My Girl

My Girl

Disc(s): 3DVD

Genre : Romance, Comedy
Main Casts : Lee Dong Wook as Seol Gong-chan, Lee Da Hae as Joo Yoo-rin, Lee Joon Ki as Seo Jung-woo, Park Si Yeon as Kim Seo-hyun
Total Episodes : 16 eps


In an effort to fulfill his dying grandfather’s wish, Seol Gong-chan (LEE Dong wook) searches all of Pan Asia looking for his cousin; the daughter of his aunt which his grandfather had disowned. All leads turn up empty until he finds a doppelganger in tour guide/ hustler/ swindler Ju Yu-rin (SBS 2005 Performance Award Winner LEE Da Hae). He persuades her to pretend to be his cousin so his grandfather can die peacefully knowing that his granddaughter is alive and well.

Things take an unexpected turn as her ‘appearance’ causes his grandfather’s condition to improve significantly and regain his health. Fearful that they both will be found out and needing to keep up the charade, Yu-rin moves in with his family.

From here, things get dicey as Gong-chan has to pretend that Yu-rin is his cousin, his affection for her gets blurred. It doesn’t help that his ex-girlfriend, pro-tennis player Kim Seohyun (Park Si Yeon) re-enters his life wanting to mend their broken love and his womanizing friend Seo Jung Woong has set his sights on Yu-rin.
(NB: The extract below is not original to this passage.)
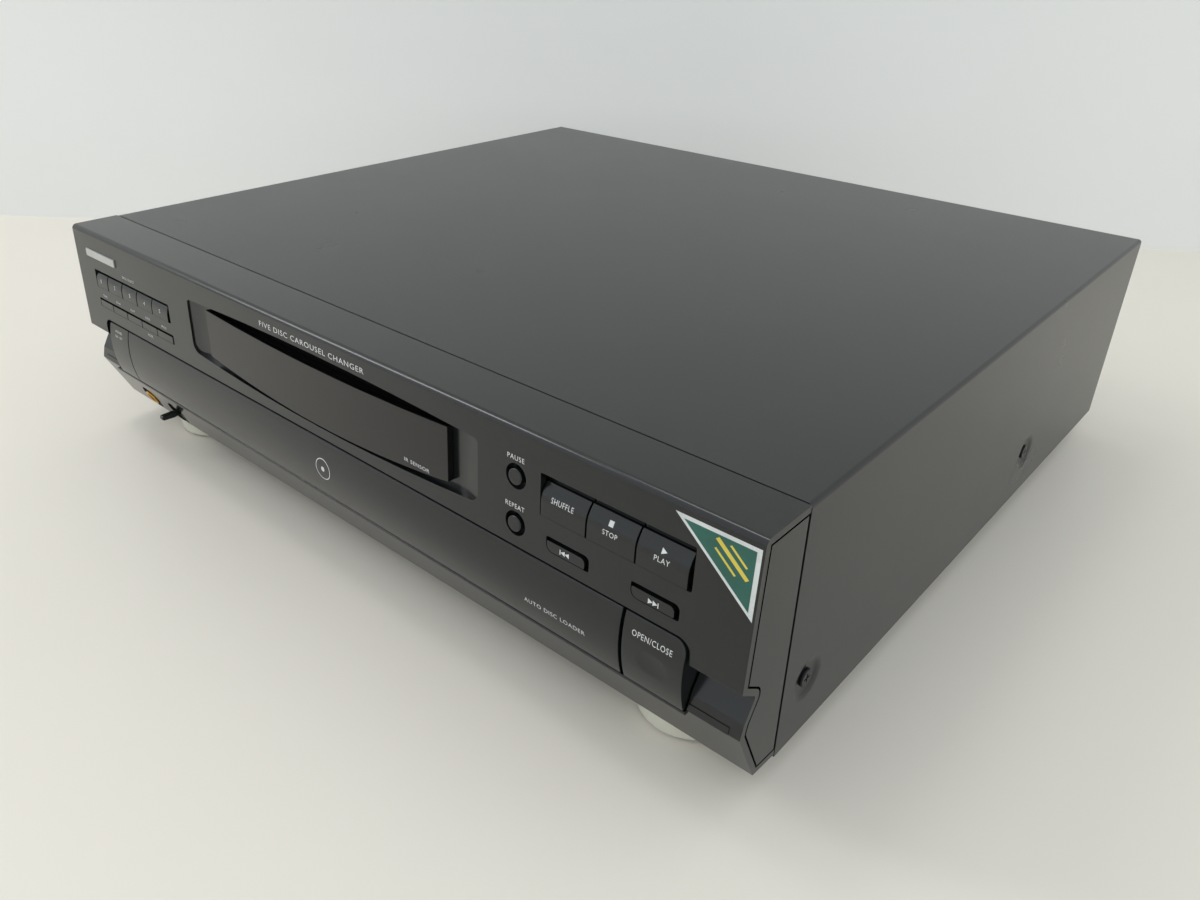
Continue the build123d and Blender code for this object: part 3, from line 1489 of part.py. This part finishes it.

The comedy, albeit, rather cheesy at times, is still fairly entertaining. It’s execution is a lot smarter then my initial perceptions that even its slapstick means something and is not just a sight gag. And even amidst the comedy, the serious dramatic moments are never a jolt.
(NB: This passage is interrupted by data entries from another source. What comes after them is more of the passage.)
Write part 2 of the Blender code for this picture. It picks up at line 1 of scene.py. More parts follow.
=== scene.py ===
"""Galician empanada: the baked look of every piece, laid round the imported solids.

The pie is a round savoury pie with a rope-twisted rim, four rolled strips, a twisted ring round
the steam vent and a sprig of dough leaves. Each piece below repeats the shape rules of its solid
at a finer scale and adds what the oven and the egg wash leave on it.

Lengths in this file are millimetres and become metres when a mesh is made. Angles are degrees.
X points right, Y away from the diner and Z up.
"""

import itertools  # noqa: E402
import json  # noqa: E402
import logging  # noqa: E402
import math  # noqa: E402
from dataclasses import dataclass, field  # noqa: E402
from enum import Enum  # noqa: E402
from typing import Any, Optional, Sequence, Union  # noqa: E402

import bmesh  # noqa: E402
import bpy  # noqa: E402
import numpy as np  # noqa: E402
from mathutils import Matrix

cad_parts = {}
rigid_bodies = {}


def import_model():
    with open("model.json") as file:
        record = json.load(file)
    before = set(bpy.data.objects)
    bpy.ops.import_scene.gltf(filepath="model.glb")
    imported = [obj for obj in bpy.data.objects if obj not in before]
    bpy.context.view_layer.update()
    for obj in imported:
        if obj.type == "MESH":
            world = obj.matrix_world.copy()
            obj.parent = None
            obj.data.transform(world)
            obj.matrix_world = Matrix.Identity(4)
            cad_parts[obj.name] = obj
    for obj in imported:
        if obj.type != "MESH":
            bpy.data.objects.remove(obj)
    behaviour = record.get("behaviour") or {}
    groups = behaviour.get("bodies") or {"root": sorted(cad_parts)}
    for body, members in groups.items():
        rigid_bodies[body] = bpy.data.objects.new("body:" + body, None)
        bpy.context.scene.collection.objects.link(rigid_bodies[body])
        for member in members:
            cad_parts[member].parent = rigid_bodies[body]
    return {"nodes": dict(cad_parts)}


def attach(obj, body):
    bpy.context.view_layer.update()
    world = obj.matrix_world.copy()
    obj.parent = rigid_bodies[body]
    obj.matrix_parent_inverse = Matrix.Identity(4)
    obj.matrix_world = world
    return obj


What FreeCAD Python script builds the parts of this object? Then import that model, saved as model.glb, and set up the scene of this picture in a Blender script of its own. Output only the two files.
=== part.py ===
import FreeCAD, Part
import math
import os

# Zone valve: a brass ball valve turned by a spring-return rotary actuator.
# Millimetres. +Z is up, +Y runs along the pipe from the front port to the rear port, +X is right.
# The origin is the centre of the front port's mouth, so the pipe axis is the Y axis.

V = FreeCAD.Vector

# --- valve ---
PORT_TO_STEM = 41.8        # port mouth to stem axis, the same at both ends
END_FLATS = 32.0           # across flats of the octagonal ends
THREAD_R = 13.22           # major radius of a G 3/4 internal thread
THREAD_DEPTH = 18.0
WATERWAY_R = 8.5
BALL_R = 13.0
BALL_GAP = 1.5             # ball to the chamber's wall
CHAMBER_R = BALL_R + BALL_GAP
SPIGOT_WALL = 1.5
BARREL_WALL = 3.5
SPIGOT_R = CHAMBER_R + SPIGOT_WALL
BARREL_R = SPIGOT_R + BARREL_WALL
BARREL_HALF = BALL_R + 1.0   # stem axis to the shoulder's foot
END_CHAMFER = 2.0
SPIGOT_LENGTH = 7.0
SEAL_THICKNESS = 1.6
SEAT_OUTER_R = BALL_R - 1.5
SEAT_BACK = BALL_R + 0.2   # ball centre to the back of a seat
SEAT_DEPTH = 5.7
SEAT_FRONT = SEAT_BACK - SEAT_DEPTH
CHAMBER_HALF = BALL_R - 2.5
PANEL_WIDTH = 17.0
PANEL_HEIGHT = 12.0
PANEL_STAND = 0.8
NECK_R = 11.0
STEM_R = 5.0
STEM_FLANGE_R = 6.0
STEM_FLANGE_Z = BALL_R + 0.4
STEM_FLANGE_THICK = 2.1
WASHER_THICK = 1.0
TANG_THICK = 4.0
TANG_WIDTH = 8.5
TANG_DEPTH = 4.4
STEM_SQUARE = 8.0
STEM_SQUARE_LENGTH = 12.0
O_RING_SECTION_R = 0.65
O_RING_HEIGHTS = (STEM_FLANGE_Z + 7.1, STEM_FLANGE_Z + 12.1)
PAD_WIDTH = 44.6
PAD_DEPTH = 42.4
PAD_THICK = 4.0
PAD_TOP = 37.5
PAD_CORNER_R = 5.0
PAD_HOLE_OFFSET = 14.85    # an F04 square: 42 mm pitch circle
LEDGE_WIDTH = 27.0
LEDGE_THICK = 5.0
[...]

At the heart of the series is this notion of lying to ones self in order to survive. For Yu-rin, lying is second nature, something Gong-chan has not needed to do because everything was provided for him. Add forbidden emotions to the mix and lying and telling the truth respectively becomes more difficult than they realize.
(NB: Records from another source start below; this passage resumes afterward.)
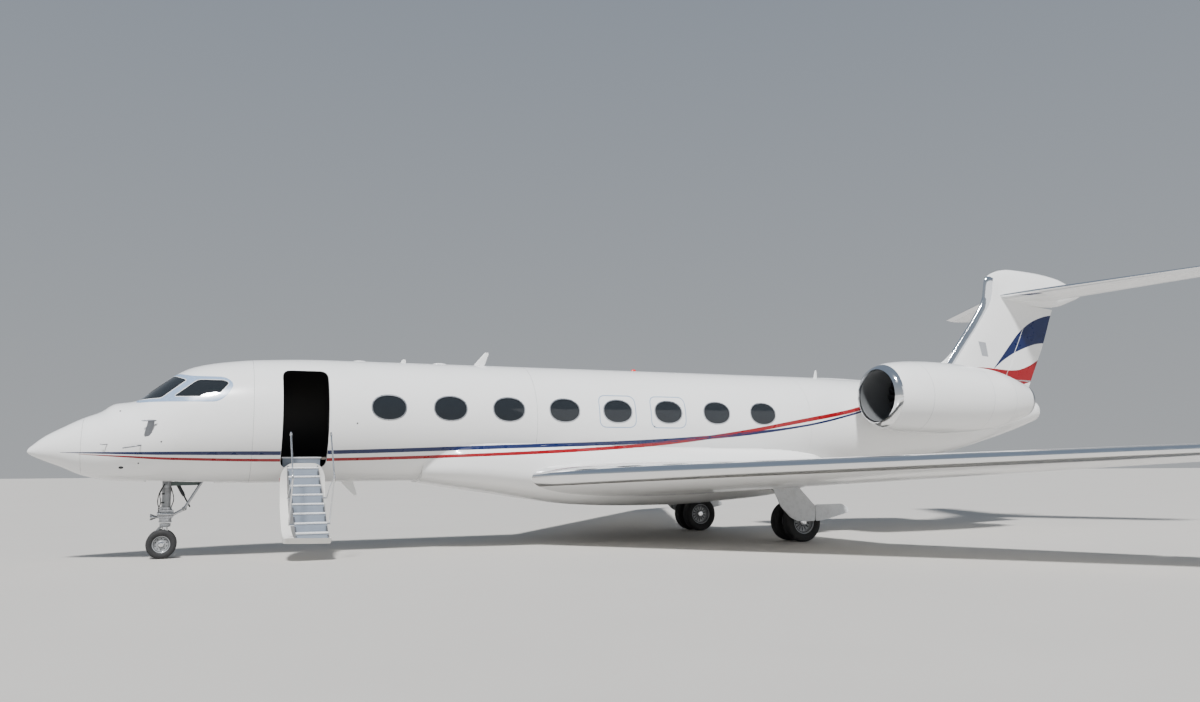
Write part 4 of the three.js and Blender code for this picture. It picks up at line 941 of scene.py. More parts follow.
def edge_tags(sections, points):
    """Material numbers of the faces between sections: 1 on the polished edge."""
    half = (points - 1) // 2
    row = [1 if abs(i + 0.5 - half) < LIP_COUNT else 0 for i in range(points)]
    return row * (sections - 1) + [0, 0]


def tip_loops(tip, steps, aft, way):
    """Ever smaller sections that round off a tip, from rows of step along the way and share kept."""
    middle = (tip + tip[::-1]) / 2
    return [middle + (tip - middle) * keep + np.array([aft * (1 - keep), 0.0, 0.0]) + np.array(way) * out
            for out, keep in steps]


def winglet_loops(count, lip):
    """Smooth sections from the outer wing up into the winglet."""
    rows = np.array(WING[3:], float)
    run = np.concatenate([[0], np.cumsum(np.linalg.norm(np.diff(rows[:, [0, 1]], axis=0), axis=1))])
    curve = pchip(np.column_stack([run, rows]))
    loops = []
    for q in np.linspace(run[1], run[-1], count):
        y, z, x, chord, ratio, fall, cant = curve(q)
        lean = math.radians(cant)
        loops.append(foil_loop(chord, ratio, lip, lambda c, up: np.array([
            x + c * chord, y - up * math.sin(lean), z - c * fall + up * math.cos(lean)])))
    return loops + tip_loops(loops[-1], ((0.012, 0.55), (0.018, 0.1)), 0.012, (0, 0, 1))


# Hinged pieces: start, end, share of the chord where the hinge starts and ends, and degrees they turn
FLAP_INNER = (1.7, 4.9, 0.902, 0.844, 39)
FLAP_OUTER = (5.06, 10.3, 0.79, 0.75, 39)
AILERON = (10.5, 13.6, 0.75, 0.75, 25)
AIRBRAKE = (5.3, 8.3, 0.6, 0.57, 50)
BRAKE_CHORD, BRAKE_THICK = 0.33, 0.022
RUDDER = (4.3, 6.69, 0.7, 0.68, 25)
ELEVATOR = (0.42, 5.15, 0.7, 0.68, 25)
BAY_GAP = 0.013
# The nose of a moving piece is this much slimmer than the surface at its hinge
HINGE_SLACK = 0.0004
# The cutter of a bay reaches this far above and below its hinge, and this far aft
BAY_TALL, BAY_AFT = 0.9, 5.0
# The rudder turns on a straight line, which the curved front of the fin doesn't give by shares
RUDDER_HINGE = (25.633516, 26.934773)
RUDDER_LEAN = (RUDDER_HINGE[1] - RUDDER_HINGE[0]) / (RUDDER[1] - RUDDER[0])


def square(a, b, upright):
    """A step aft and one square to the surface, on the fin where upright."""
    return np.array([a, b, 0] if upright else [a, 0, b])


def hinge_share(spec, s):
    start, end, first, last = spec[:4]
    if spec is RUDDER:
        line_x, chord = fin_at(s)[:2]
        hinge_x = np.interp(s, [start, end], RUDDER_HINGE) + (s - np.clip(s, start, end)) * RUDDER_LEAN
        return float((hinge_x - line_x) / chord)
    return first + (last - first) * (s - start) / (end - start)


def hinge_radius(spec, s, size):
    """Half the thickness at the hinge, which is the radius of the moving piece's nose."""
    chord, ratio = size(s)
    share = hinge_share(spec, s)
    return chord * foil_half(share, ratio) + EDGE_THICK / 2 * share - HINGE_SLACK


def hinge_limits(spec, point, size, upright):
    """Where the moving piece starts and ends, and how far its outer end is cut back for each metre aft.

    A slanted hinge carries the piece towards its outer end as it turns.
    """
    a, b = point(spec[0], spec[2], 0), point(spec[1], spec[3], 0)
    way = (b - a) / np.linalg.norm(b - a)
    rise = 0.0 if upright else way[2]
    turn = math.radians(spec[4])
    shift = 2 * math.sin(turn / 2) * abs(way[0]) + math.sin(turn) * rise
    low = spec[0] + RUN_GAP + hinge_radius(spec, spec[0], size) * shift
    high = spec[1] - RUN_GAP - hinge_radius(spec, spec[1], size) * shift
    slant = (1 - math.cos(turn)) * abs(way[0]) + math.sin(turn) * rise
    return low, high, slant, b[0]


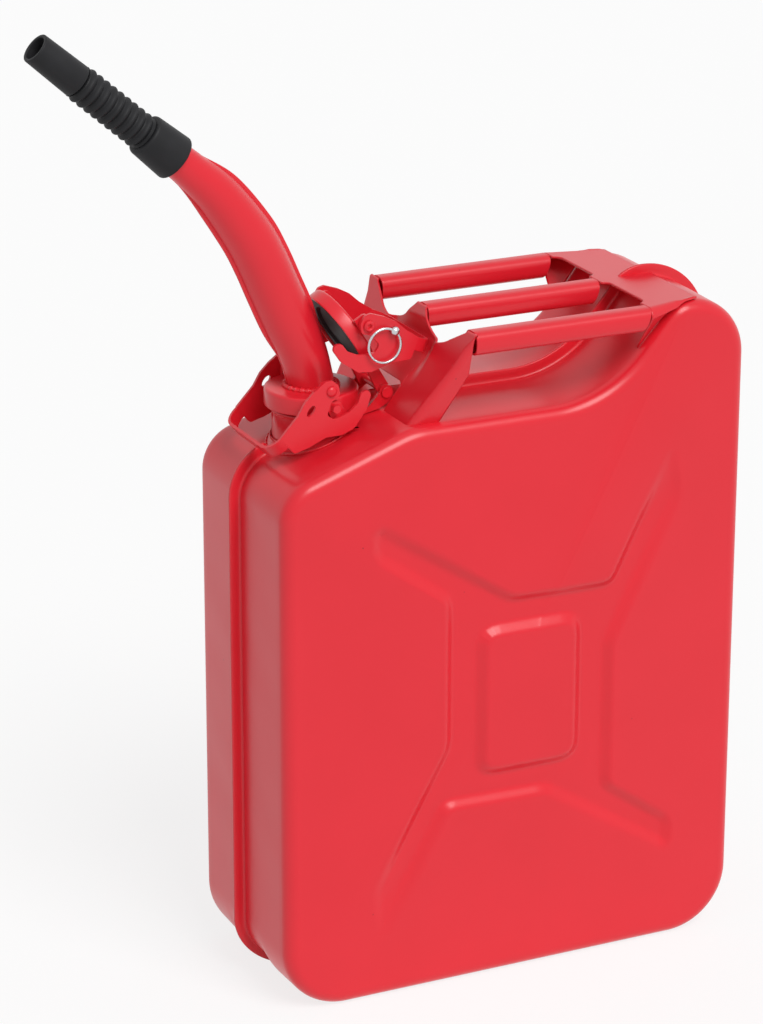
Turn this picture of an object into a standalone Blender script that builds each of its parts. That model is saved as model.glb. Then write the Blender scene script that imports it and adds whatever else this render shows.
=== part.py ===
"""A steel jerry can with a pouring spout, built as separate pieces.

The can stands on its feet with +Z up, its mouth towards -X and its pressed
front panel towards -Y. Lengths are in metres. Places are given in the can's
own frame, whose origin lies under the middle of the body, and one empty moves
everything so that the finished object is centred over the world's origin.
"""

import math

import bmesh
import bpy
from mathutils import Matrix, Vector

# Shared sizes
SHEET = 0.0012
GAP = 0.0003
OVERRUN = 0.012
SMOOTH_ANGLE = math.radians(35)
MERGE_DISTANCE = 0.000001
TURN_MERGE_DISTANCE = 0.00001
ROUND_SHARE = 0.9
HEAD_SHARE = 0.7

# Body outline, on the panels
DIP_HEIGHT = 0.4005
HUMP_RISE = 0.060
SHOULDER_DROP = 0.0331
SHOULDER_LENGTH = 0.0935
DIP_LENGTH = 0.1433
RISE_LENGTH = 0.050
HUMP_LENGTH = 0.0522
FOOT_RADIUS = 0.045
SHOULDER_RADIUS = 0.030
BROW_RADIUS = 0.060
DIP_RADIUS = 0.085
CREST_RADIUS = 0.020
HUMP_RADIUS = 0.041
FOOT_STEPS = 6
CORNER_STEPS = 4
CORNER_ROOM_SHARE = 0.98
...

Da Hae’s tortured liar Yu-rin would be considered the straight character amidst her wacky ‘real’ family and the wacky character amidst her straight ‘bogus’ family. It’s an odd line to walk, but somehow Da Hae pulls it off without losing the audiences’ attention. Dong-wook’s Gong-chan deteriorates from a straight as an arrow dull workaholic to irresponsible, footloose rogue very convincingly. But perhaps the performance prize goes to the Joon Ki’s womanizing Jung woong, who gets a taste of his own bitter medicine that continuously eats him up inside.